- _Prompt_
Scan the data below for the string "from". Copy every line where it appears.

- _Collected material_
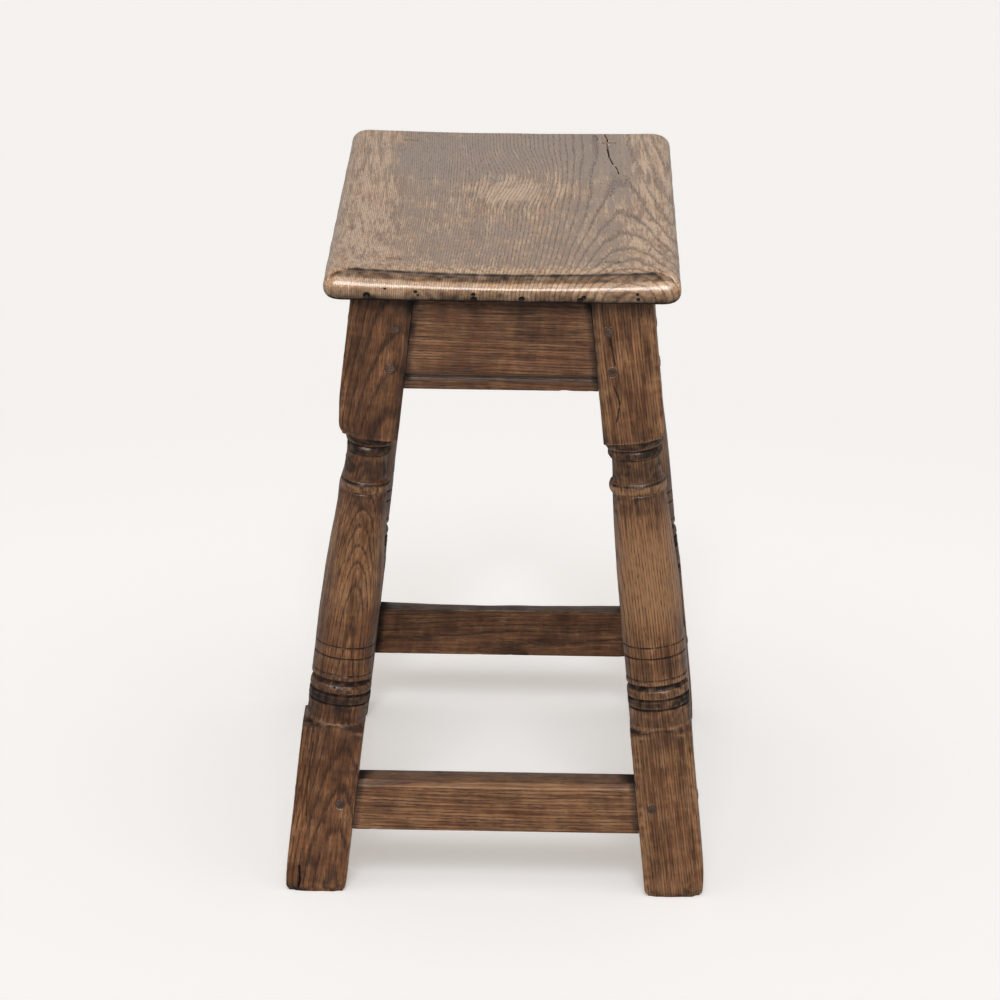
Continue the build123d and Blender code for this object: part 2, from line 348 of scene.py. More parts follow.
oakLooks = {
    "seat": {
        "ring": 16.0,           # wide near the pith, closer further out
        "tighten": 1 / 44,
        "drift": (6, 6, 0),
        "tones": [(0.0, (0.17, 0.088, 0.046)), (0.35, (0.35, 0.205, 0.112)), (0.65, (0.56, 0.355, 0.21)), (1.0, (0.78, 0.55, 0.36))],
        "rubbed": (0.8, 0.55, 0.36),
        "grime": (0.016, 0.01, 0.008),
        # the bloom colour: grey wax haze, which on the seat also stands in for a painted sheen
        "bloom": (0.355, 0.255, 0.195),
        "ragged": 1.6,          # how far the grain breaks up worn and waxed places
        "lines": 0.8,
        "lineTint": (0.47, 0.405, 0.375),
        "pores": 0.5,
        "flecks": 0.35,
        "figure": 0.25,         # cloudy bars across the grain
        "roughness": 0.46,
        "coatIor": 1.9,
        "coat": 0.8,
        "dull": 0.0,            # how much wax haze takes from the coat
        "relief": 0.35,
        "coatRelief": 0.1,
    },
    "frame": {
        "ring": 2.25,
        "tighten": 0.0,
        "drift": (8, 8, 0),
        "tones": [(0.0, (0.045, 0.0175, 0.007)), (0.35, (0.102, 0.041, 0.016)), (0.65, (0.175, 0.076, 0.031)), (1.0, (0.32, 0.155, 0.064))],
        "rubbed": (0.33, 0.17, 0.077),
        "grime": (0.014, 0.009, 0.007),
        "bloom": (0.095, 0.055, 0.037),
        "ragged": 0.8,
        "lines": 0.72,
        "lineTint": (0.46, 0.4, 0.38),
        "pores": 0.6,
        "flecks": 0.35,
        "figure": 0.6,
        "roughness": 0.48,
        "coatIor": 1.7,
        "coat": 0.6,
        "dull": 0.75,
        "relief": 0.5,
        "coatRelief": 0.3,
    },
    "pegs": {
        "ring": 2.0,
        "tighten": 0.0,
        "drift": (3, 3, 0),
        "tones": [(0.0, (0.03, 0.014, 0.008)), (0.4, (0.07, 0.034, 0.018)), (0.7, (0.12, 0.062, 0.034)), (1.0, (0.2, 0.11, 0.06))],
        "rubbed": (0.43, 0.275, 0.165),
        "grime": (0.012, 0.009, 0.0075),
        "bloom": (0.1, 0.07, 0.052),
        "ragged": 0.8,
        "lines": 0.5,
        "lineTint": (0.46, 0.42, 0.4),
        "pores": 0.5,
        "flecks": 0.1,
        "figure": 0.0,
        "roughness": 0.5,
        "coatIor": 1.7,
        "coat": 0.3,
        "dull": 0.5,
        "relief": 0.4,
        "coatRelief": 0.3,
    },
}


def oak(name, look):
    # rings about a pith line, rows of pores in the early wood, rays; then wax, rubbing and dirt
    s = Shading(name)
    place = s.attribute("grain", "Vector")
    drift = s.noise(s.vector("MULTIPLY", place, (1 / 70, 1 / 70, 1 / 240)), detail=1, output="Color")
    drift = s.vector("MULTIPLY", s.vector("SUBTRACT", drift, (0.5, 0.5, 0.5)), look["drift"])
    x, y, z = s.separate(s.vector("ADD", place, drift))
    radius = s.math("SQRT", s.math("ADD", s.math("MULTIPLY", x, x), s.math("MULTIPLY", y, y)))
    wander = s.noise(s.vector("MULTIPLY", place, (1 / 9, 1 / 9, 1 / 70)), detail=2)
    tightened = s.math("ADD", s.math("MULTIPLY", radius, look["tighten"]), 1.0)
    count = s.math("DIVIDE", s.math("MULTIPLY", radius, tightened), look["ring"])
    count = s.math("ADD", count, s.math("MULTIPLY", wander, 0.55))
    ringPart = s.math("FRACT", count)
    ringTone = s.noise(s.combine(s.math("FLOOR", count), 0.5, 0.5), scale=0.63, detail=1)
    early = s.math("MULTIPLY", s.spread(ringPart, 0.0, 0.16), s.spread(ringPart, 0.5, 0.16))

    fine = s.noise(s.vector("MULTIPLY", place, (1 / 0.62, 1 / 0.62, 1 / 9)), detail=1)
    streak = s.noise(s.vector("MULTIPLY", place, (1 / 1.5, 1 / 1.5, 1 / 42)), detail=3, roughness=0.6)
    broad = s.noise(s.vector("MULTIPLY", place, (1 / 4.2, 1 / 4.2, 1 / 60)), detail=2)
    blotch = s.noise(s.vector("MULTIPLY", place, (1 / 24, 1 / 24, 1 / 45)), detail=3, roughness=0.6)
    cloud = s.noise(s.vector("ADD", s.vector("MULTIPLY", place, (1 / 13, 1 / 13, 1 / 19)), (7, 3, 5)), detail=3)
    arc = s.math("MULTIPLY", s.math("ARCTAN2", y, x), radius)
    rayPlace = s.combine(s.math("DIVIDE", arc, 1.6), s.math("DIVIDE", radius, 14), s.math("DIVIDE", z, 9))
    rays = s.spread(s.noise(rayPlace, detail=2, roughness=0.55), 0.55, 0.68)
    poreField = s.math("ADD", fine, s.math("MULTIPLY", early, 0.17))
    poreField = s.math("ADD", poreField, s.math("MULTIPLY", s.math("SUBTRACT", broad, 0.5), 0.2))
    pores = s.spread(poreField, 0.6, 0.72)

    tone = s.math("MULTIPLY", s.math("SUBTRACT", streak, 0.5), 1.1)
    tone = s.math("ADD", tone, s.math("MULTIPLY", s.math("SUBTRACT", broad, 0.5), 0.8))
    tone = s.math("ADD", tone, s.math("MULTIPLY", s.math("SUBTRACT", blotch, 0.5), 0.9))
    tone = s.math("ADD", tone, s.math("MULTIPLY", s.math("SUBTRACT", ringTone, 0.5), 0.45))
    tone = s.math("ADD", tone, s.math("MULTIPLY", rays, look["flecks"] * 0.5))
    figure = s.noise(s.vector("MULTIPLY", place, (1 / 21, 1 / 21, 1 / 7.5)), detail=2, roughness=0.55)
    tone = s.math("ADD", tone, s.math("MULTIPLY", s.math("SUBTRACT", figure, 0.5), look["figure"]))
    tone = s.math("ADD", tone, 0.5, clamped=True)
    colour = s.ramp(tone, look["tones"])
    warm = s.spread(cloud, 0.42, 0.62)
    colour = s.mix(s.math("MULTIPLY", warm, 0.6), colour, (1.14, 0.96, 0.74), "MULTIPLY")

    rubbed = s.attribute("rubbed")
    grime = s.attribute("grime")
    bloom = s.attribute("bloom")
    ragged = s.math("ADD", s.math("MULTIPLY", s.math("SUBTRACT", broad, 0.5), 1.1), s.math("SUBTRACT", streak, 0.5))
    worn = s.spread(s.math("ADD", rubbed, s.math("MULTIPLY", ragged, look["ragged"])), 0.2, 0.95)
    colour = s.mix(s.math("MULTIPLY", worn, 0.85), colour, look["rubbed"])
    # mixed towards the bloom colour: grey wax haze, and on the seat partly a painted sheen
    hazy = s.math("ADD", bloom, s.math("MULTIPLY", s.math("SUBTRACT", cloud, 0.5), 0.7))
    hazy = s.spread(s.math("SUBTRACT", hazy, s.math("MULTIPLY", ragged, look["ragged"] * 0.5)), 0.05, 0.85)
    colour = s.mix(s.math("MULTIPLY", hazy, 0.85), colour, look["bloom"])
    lineTone = s.spread(s.math("ADD", broad, s.math("MULTIPLY", ringTone, 0.5)), 0.4, 0.95, 0.25, 1.0)
    lines = s.math("MULTIPLY", early, s.math("MULTIPLY", lineTone, look["lines"]))
    lines = s.math("MULTIPLY", lines, s.math("SUBTRACT", 1.0, s.math("MULTIPLY", hazy, 0.35)))
    colour = s.mix(lines, colour, look["lineTint"], "MULTIPLY")
    colour = s.mix(s.math("MULTIPLY", pores, look["pores"]), colour, look["grime"])
    smear = s.math("ADD", s.math("MULTIPLY", s.math("SUBTRACT", streak, 0.5), 0.5), s.math("SUBTRACT", cloud, 0.5))
    dirt = s.spread(s.math("ADD", grime, s.math("MULTIPLY", smear, 0.55)), 0.08, 0.95)
    colour = s.mix(dirt, colour, look["grime"])

    gloss = s.math("ADD", look["roughness"], s.math("MULTIPLY", pores, 0.2))
    gloss = s.math("ADD", gloss, s.math("MULTIPLY", s.math("SUBTRACT", blotch, 0.5), 0.25))
    gloss = s.math("SUBTRACT", gloss, s.math("MULTIPLY", rubbed, 0.08))
    gloss = s.math("ADD", gloss, s.math("MULTIPLY", dirt, 0.35), clamped=True)
    height = s.math("SUBTRACT", s.math("MULTIPLY", streak, 0.6), s.math("MULTIPLY", pores, 0.5))
    height = s.math("SUBTRACT", height, s.math("MULTIPLY", early, 0.35))
    height = s.math("ADD", height, s.math("MULTIPLY", cloud, 1.2))
    height = s.math("ADD", height, s.math("MULTIPLY", s.math("MULTIPLY", grime, fine), 0.8))
    for socket, strength in (("Normal", look["relief"]), ("Coat Normal", look["coatRelief"])):
        bump = s.tree.nodes.new("ShaderNodeBump")
        bump.inputs["Strength"].default_value = strength
        bump.inputs["Distance"].default_value = 0.0006
        s.put(bump.inputs["Height"], height)
        s.put(s.shader.inputs[socket], bump.outputs[0])
    s.put(s.shader.inputs["Base Color"], colour)
    s.put(s.shader.inputs["Roughness"], gloss)
    s.shader.inputs["Specular IOR Level"].default_value = 0.3
    s.shader.inputs["Coat IOR"].default_value = look["coatIor"]
    clean = s.math("SUBTRACT", 1.0, s.math("MULTIPLY", dirt, 0.92))
    clean = s.math("MULTIPLY", clean, s.math("SUBTRACT", 1.0, s.math("MULTIPLY", hazy, look["dull"])))
    s.put(s.shader.inputs["Coat Weight"], s.math("MULTIPLY", clean, look["coat"]))
    s.shader.inputs["Coat Roughness"].default_value = 0.2
    return s.material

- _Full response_
Continue the build123d and Blender code for this object: part 2, from line 348 of scene.py. More parts follow.
        "dull": 0.0,            # how much wax haze takes from the coat